___ Provided material

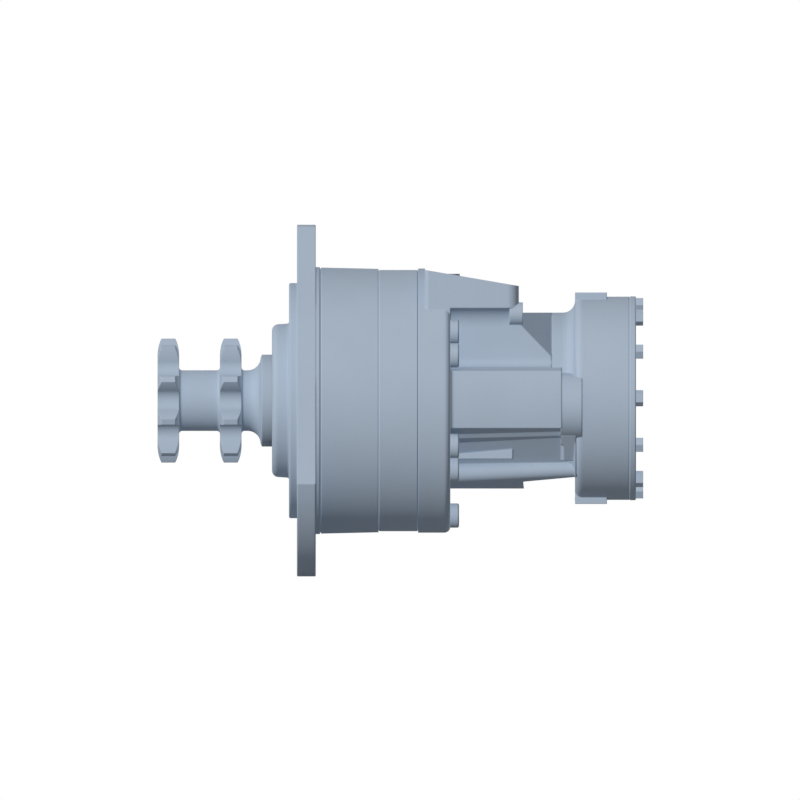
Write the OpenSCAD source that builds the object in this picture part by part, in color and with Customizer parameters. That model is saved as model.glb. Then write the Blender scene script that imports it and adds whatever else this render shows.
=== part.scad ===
// Radial-piston hydrostatic wheel motor with a double sprocket shaft and a rear multi-disc brake.
// Frame: the motor axis is X with the sprockets toward -X, +Z is up, and the origin lies on the
// axis at the mounting face of the flange. All lengths are millimetres.

/* [Sprockets] */
// Number of teeth on each sprocket
teeth = 9; // [8:1:11]
// Chain pitch
chain_pitch = 31.75; // [31:0.05:32.5]
// Radius of the roller seat between two teeth
seat_r = 9.6; // [9.2:0.1:9.9]
// Radius over the tooth tips
tip_r = 53.15; // [52:0.05:54.5]
// Radius of the convex tooth flank
flank_r = 36; // [30:1:40]
// Thickness of each sprocket plate
plate_t = 18.4; // [16:0.1:19.5]
// Radius of the curved side chamfer of the teeth
chamfer_r = 33.75; // [28:0.25:45]
// Radius where the side chamfer starts
chamfer_start_r = 38.6; // [37:0.1:42]
// Distance between the two plate centres
row_spacing = 53; // [48:0.5:60]
// Distance from the inner plate's centre to the flange face
inner_row_x = 56.3; // [55:0.1:62]

/* [Shaft] */
// Radius of the hub between and behind the sprockets
hub_r = 25.8; // [24:0.1:28]
// Fillet between the hub and a sprocket face
hub_fillet = 2.5; // [1:0.1:4]
// Radius of the large concave fillet in front of the collar
throat_r = 10.8; // [8:0.1:10.8]
// Radius of the seal collar
collar_r = 39.1; // [38.4:0.05:40.5]
// Position of the collar's front edge ahead of the flange face
collar_front = 29.75; // [28:0.05:31]
// Radius of the front bearing seat
front_seat_r = 37.5; // [36:0.1:38]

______

> _To be done_
From the first line above through the line that contains "lengths are millimetres.", quote each line exactly. Output nothing more.

> _Expected answer_
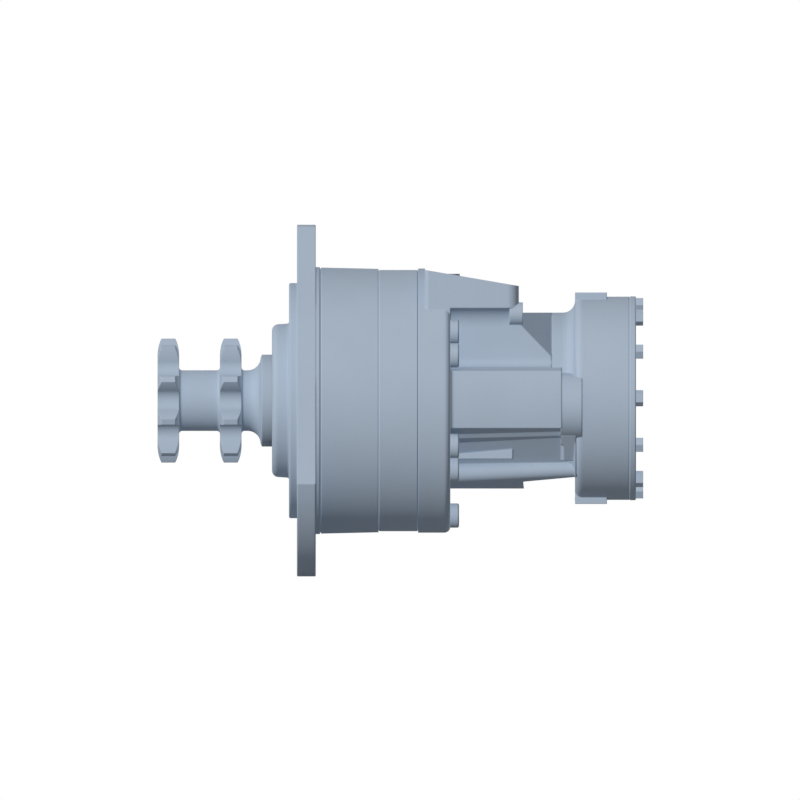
Write the OpenSCAD source that builds the object in this picture part by part, in color and with Customizer parameters. That model is saved as model.glb. Then write the Blender scene script that imports it and adds whatever else this render shows.
=== part.scad ===
// Radial-piston hydrostatic wheel motor with a double sprocket shaft and a rear multi-disc brake.
// Frame: the motor axis is X with the sprockets toward -X, +Z is up, and the origin lies on the
// axis at the mounting face of the flange. All lengths are millimetres.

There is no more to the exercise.